Conta-se que, em 1816, na ilha de Santa Helena, ao ouvir do lorde Amherst que a segunda tentativa da Inglaterra em estabelecer relações diplomáticas com o governo imperial da China havia fracassado, Napoleão profetizou: “Deixem a China dormir, porque, quando ela acordar, o mundo inteiro tremerá!”
Ocorre que, no fim dos anos 1960, com a derrota no Vietnã, o prestígio dos Estados Unidos achava-se abalado. Urgia uma virada na política externa, como a reaproximação com a China para conter a União Soviética, aliás, um interesse comum. Mas precisava, ao mesmo tempo, prevenir-se contra a própria China, uma superpotência em gestação. Daí, “a contenção por engajamento”: integrar o Dragão ao sistema e às regras internacionais. Ora, isso coincidia com o objetivo chinês de reinserção externa e desenvolvimento interno. Após dobrarem fortes resistências internas, os dois países firmaram o pacto.
Em maio deste ano, participei no Rio de Janeiro, de seminário promovido pela Embaixada dos EUA. Nele, dois professores norte-americanos, G. John Ikenberry, da Universidade de Princeton, e Bruce M. Bagley, da Universidade de Miami, trazem a mensagem: o embate China x EUA já é bem visível, com tendência a se acirrar cada vez mais. Dadas as afinidades históricas, políticas e culturais, o natural é que o Brasil fique do lado do Tio Sam, ainda que não seja mais como antes, num alinhamento automático.
Também em maio, o presidente Barack Obama, no Parlamento inglês, afirma que China, Índia e Brasil não ameaçam a influência dos EUA e da Europa no mundo. Embora se dirija aos Bric’s, a China é o alvo principal. Em junho, a secretária de Estado Hillary Clinton ameaça: “Não queremos assistir a uma nova colonização na África”. Depois, proclama: “Há mais lições a aprender com os Estados Unidos e as democracias”.
Ora, já em 2005, quando a China National Offshore Oil Corporation (CNOOC), empresa petrolífera chinesa, quis adquirir a similar norte-americana Unocal, Paul Krugman alertava que o desafio chinês era bem mais grave do que foi o japonês no final dos anos 1980, principalmente porque “a China (...) parece mesmo estar surgindo como rival estratégico dos EUA e concorrente no acesso a recursos escassos”. Hoje não há mais dúvida. Segundo o FMI, em 2016, a economia chinesa será maior que a norte-americana.

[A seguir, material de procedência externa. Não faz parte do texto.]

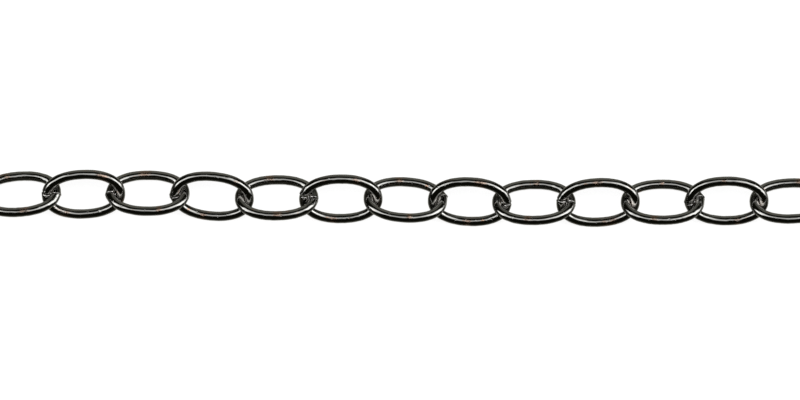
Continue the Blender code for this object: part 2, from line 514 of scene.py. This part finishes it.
class Nodes:
    """Short way to build a material's or a world's shader: adds nodes and joins their sockets."""

    def __init__(self, holder):
        holder.use_nodes = True
        self.holder = holder
        self.tree = holder.node_tree
        self.shader = self.tree.nodes.get("Principled BSDF")

    def join(self, target, value):
        """Set a socket to a value, or link another socket to it."""
        if isinstance(value, bpy.types.NodeSocket):
            self.tree.links.new(value, target)
        else:
            target.default_value = value

    def attribute(self, name, output):
        """A value that is stored on the mesh."""
        node = self.tree.nodes.new("ShaderNodeAttribute")
        node.attribute_name = name
        return node.outputs[output]

    def noise(self, place, pattern):
        """A pattern's noise, from 0 to 1."""
        stretched = self.tree.nodes.new("ShaderNodeMapping")
        self.join(stretched.inputs["Vector"], place)
        stretched.inputs["Scale"].default_value = (pattern.along, pattern.across, pattern.across)
        node = self.tree.nodes.new("ShaderNodeTexNoise")
        self.join(node.inputs["Vector"], stretched.outputs["Vector"])
        node.inputs["Scale"].default_value = pattern.scale
        node.inputs["Detail"].default_value = pattern.detail
        node.inputs["Roughness"].default_value = pattern.roughness
        return node.outputs["Fac"]

    def window(self, value, levels, to_low=0.0, to_high=1.0):
        """Map a range of a value onto another one, smoothly and clamped."""
        node = self.tree.nodes.new("ShaderNodeMapRange")
        node.interpolation_type = "SMOOTHSTEP"
        self.join(node.inputs["Value"], value)
        node.inputs["From Min"].default_value, node.inputs["From Max"].default_value = levels
        node.inputs["To Min"].default_value = to_low
        node.inputs["To Max"].default_value = to_high
        return node.outputs["Result"]

    def math(self, operation, first, second=0.0):
        """One operation on one or two numbers."""
        node = self.tree.nodes.new("ShaderNodeMath")
        node.operation = operation
        self.join(node.inputs[0], first)
        self.join(node.inputs[1], second)
        return node.outputs["Value"]

    def parts(self, vector):
        """X, Y and Z of a vector."""
        node = self.tree.nodes.new("ShaderNodeSeparateXYZ")
        self.join(node.inputs["Vector"], vector)
        return node.outputs["X"], node.outputs["Y"], node.outputs["Z"]

    def added(self, first, second):
        """Sum of two vectors."""
        node = self.tree.nodes.new("ShaderNodeVectorMath")
        node.operation = "ADD"
        self.join(node.inputs[0], first)
        self.join(node.inputs[1], second)
        return node.outputs["Vector"]

    def scaled(self, vector, factor):
        """A vector times a number."""
        node = self.tree.nodes.new("ShaderNodeVectorMath")
        node.operation = "SCALE"
        self.join(node.inputs[0], vector)
        self.join(node.inputs["Scale"], factor)
        return node.outputs["Vector"]

    def mixed(self, factor, first, second):
        """A colour between two others."""
        node = self.tree.nodes.new("ShaderNodeMix")
        node.data_type = "RGBA"
        self.join(node.inputs["Factor"], factor)
        self.join(node.inputs["A"], first)
        self.join(node.inputs["B"], second)
        return node.outputs["Result"]

    def bump(self, height, distance, normal=None):
        """Relief of a height from 0 to 1, distance in metres."""
        node = self.tree.nodes.new("ShaderNodeBump")
        self.join(node.inputs["Height"], height)
        node.inputs["Distance"].default_value = distance
        if normal is not None:
            self.join(node.inputs["Normal"], normal)
        return node.outputs["Normal"]


def black_nickel():
    """Glossy dark plating over drawn wire, smeared, worn and marked, with a few warm glints."""
    nodes = Nodes(bpy.data.materials.new("gunmetal_plated_iron_finish"))
    place = nodes.attribute("wire_place", "Vector")
    marks = ("cut", "wear", "bare", "scar")
    cut, wear, bare, scar = [nodes.attribute(name, "Fac") for name in marks]
    draw_lines = nodes.noise(place, DRAW_LINES)
    grain = nodes.noise(place, GRAIN)
    smears = nodes.window(nodes.noise(place, SMEARS), SMEAR_LEVELS)
    glints = nodes.window(nodes.noise(place, GLINTS), GLINT_LEVELS)
    patches = nodes.noise(place, PATCHES)

    rubbed = nodes.math("ADD", wear, nodes.math("MULTIPLY", patches, RUB_PATCHES))
    scarred = nodes.math("MULTIPLY", scar, nodes.window(patches, MARK_LEVELS, MARK_LEAST))
    bared = nodes.math("MAXIMUM", glints, scarred)
    colour = nodes.mixed(smears, GUNMETAL, GUNMETAL_DEEP)
    colour = nodes.mixed(nodes.window(rubbed, RUB_LEVELS), colour, WORN)
    colour = nodes.mixed(bare, colour, BARE_IRON)
    colour = nodes.mixed(bared, colour, WARM_GLINT)
    colour = nodes.mixed(nodes.math("MULTIPLY", cut, grain), colour, CUT_METAL)
    nodes.join(nodes.shader.inputs["Base Color"], colour)
    nodes.shader.inputs["Metallic"].default_value = 1.0

    roughness = nodes.window(draw_lines, DRAW_LEVELS, *GLOSS)
    for spots, dullness in ((smears, SMEAR_DULLNESS), (cut, CUT_DULLNESS), (bared, BARED_DULLNESS)):
        roughness = nodes.math("ADD", roughness, nodes.math("MULTIPLY", spots, dullness))
    nodes.join(nodes.shader.inputs["Roughness"], roughness)

    heights = {
        "waves": nodes.noise(place, WAVES),
        "draw_lines": draw_lines,
        "pits": nodes.window(nodes.noise(place, PITS), PIT_LEVELS),
        "nicks": nodes.window(nodes.noise(place, NICKS), PIT_LEVELS),
        "marks": nodes.math("MULTIPLY", nodes.noise(place, MOTTLE), scar),
        "cuts": nodes.math("MULTIPLY", grain, cut),
    }
    relief = None
    for name, height in heights.items():
        relief = nodes.bump(height, RELIEF[name], relief)
    nodes.join(nodes.shader.inputs["Normal"], relief)
    return nodes.holder


def pale_floor():
    """A large matt sheet under the chain. The wires mirror the dim ground of the sky instead."""
    half = FLOOR_HALF * MM
    corners = [(-half, -half, 0), (half, -half, 0), (half, half, 0), (-half, half, 0)]
    mesh = bpy.data.meshes.new("floor")
    mesh.from_pydata(corners, [], [(0, 1, 2, 3)])
    floor = bpy.data.objects.new("floor", mesh)
    bpy.context.scene.collection.objects.link(floor)
    nodes = Nodes(bpy.data.materials.new("pale_sheet"))
    nodes.shader.inputs["Base Color"].default_value = FLOOR_GREY
    nodes.shader.inputs["Roughness"].default_value = FLOOR_ROUGHNESS
    nodes.shader.inputs["Specular IOR Level"].default_value = 0.0
    nodes.shader.inputs["Emission Color"].default_value = WHITE
    nodes.shader.inputs["Emission Strength"].default_value = FLOOR_GLOW
    mesh.materials.append(nodes.holder)
    floor.visible_glossy = False


def soft_light(nodes, spread, light):
    """Radiance of one soft window of light over the directions around the object."""
    local = nodes.tree.nodes.new("ShaderNodeMapping")
    local.vector_type = "TEXTURE"
    nodes.join(local.inputs["Vector"], spread)
    local.inputs["Location"].default_value = (light.right, light.across, 0.0)
    local.inputs["Rotation"].default_value = (0.0, 0.0, radians(light.turn))
    x, y, _ = nodes.parts(local.outputs["Vector"])
    radiance = light.radiance
    spans = ((x, light.half_wide, light.edge_wide), (y, light.half_high, light.edge_high))
    for away, half, edge in spans:
        fade = (half - edge / 2, half + edge / 2)
        shade = nodes.window(nodes.math("ABSOLUTE", away), fade, 1.0, 0.0)
        radiance = nodes.math("MULTIPLY", shade, radiance)
    return radiance


def studio():
    """Soft lights overhead and dark surroundings, as a sky, with plain colour handling."""
    world = bpy.data.worlds.new("studio")
    nodes = Nodes(world)
    direction = nodes.tree.nodes.new("ShaderNodeTexCoord").outputs["Generated"]
    x, y, z = nodes.parts(direction)
    to_degrees = 180 / pi
    right = nodes.math("MULTIPLY", nodes.math("ARCTAN2", x, z), to_degrees)
    across = nodes.math("MULTIPLY", nodes.math("ARCSINE", y), to_degrees)
    spread = nodes.tree.nodes.new("ShaderNodeCombineXYZ")
    nodes.join(spread.inputs["X"], right)
    nodes.join(spread.inputs["Y"], across)

    ground = nodes.window(z, GROUND_FADE, GROUND, 0.0)
    ground = nodes.math("ADD", ground, nodes.window(y, BACK_FADE, 0.0, BACK_GLOW))
    dim = nodes.added([SKY * share for share in SKY_TINT], nodes.scaled(GROUND_TINT, ground))
    lit = 0.0
    for light in LIGHTS.values():
        lit = nodes.math("ADD", soft_light(nodes, spread.outputs["Vector"], light), lit)
    backdrop = nodes.tree.nodes["Background"]
    nodes.join(backdrop.inputs["Color"], nodes.added(dim, nodes.scaled(WHITE[:3], lit)))
    bpy.context.scene.world = world
    bpy.context.scene.view_settings.view_transform = "Standard"


def camera():
    """Long lens looking nearly straight down, from a little to the -Y side."""
    lift = radians(CAMERA_ELEVATION)
    back = Vector((0, -cos(lift), sin(lift)))
    level_up = Vector((0, sin(lift), cos(lift)))
    level_right = Vector((1, 0, 0))
    roll = radians(CAMERA_ROLL)
    up = level_up * cos(roll) - level_right * sin(roll)
    right = level_right * cos(roll) + level_up * sin(roll)
    lens = bpy.data.cameras.new("camera")
    lens.sensor_width = SENSOR
    lens.lens = SENSOR * CAMERA_DISTANCE / FRAME_WIDTH
    lens.clip_start, lens.clip_end = [distance * MM for distance in CAMERA_CLIP]
    holder = bpy.data.objects.new("camera", lens)
    place = Matrix.Translation((Vector(AIM) + back * CAMERA_DISTANCE) * MM)
    holder.matrix_world = place @ Matrix((right, up, back)).transposed().to_4x4()
    bpy.context.scene.collection.objects.link(holder)
    bpy.context.scene.camera = holder


def dress_links():
    """Replace each link's solid by its finished wire."""
    finish = black_nickel()
    for node in sorted(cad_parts):
        number = int(node.split("_")[-1])
        wire = bpy.data.objects.new(f"{node}_wire", wire_mesh(number, node))
        wire.data.materials.append(finish)
        bpy.context.scene.collection.objects.link(wire)
        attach(wire, node)
        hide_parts(node)


dress_links()
pale_floor()
studio()
camera()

Diante disso, o Pentágono e seus estrategistas arquitetam planos de contenção do “perigo amarelo”, muito embora, refém de uma grave crise interna, os EUA sejam obrigados a se voltar para dentro. Assim, já agora, ao anunciar a retirada de tropas norte-americanas do Afeganistão, Obama declara: “Estradas em Kentucky, em vez de Cabul”. Um “New Deal” novamente?
“Como será o amanhã? Responda quem puder”. Sabe-se apenas que um mundo novo se mexe no ventre da história. E que Napoleão tinha razão. Só deixou de prever um detalhe crucial: antes que a despertassem, a China já estava de olhos bem abertos para o mundo.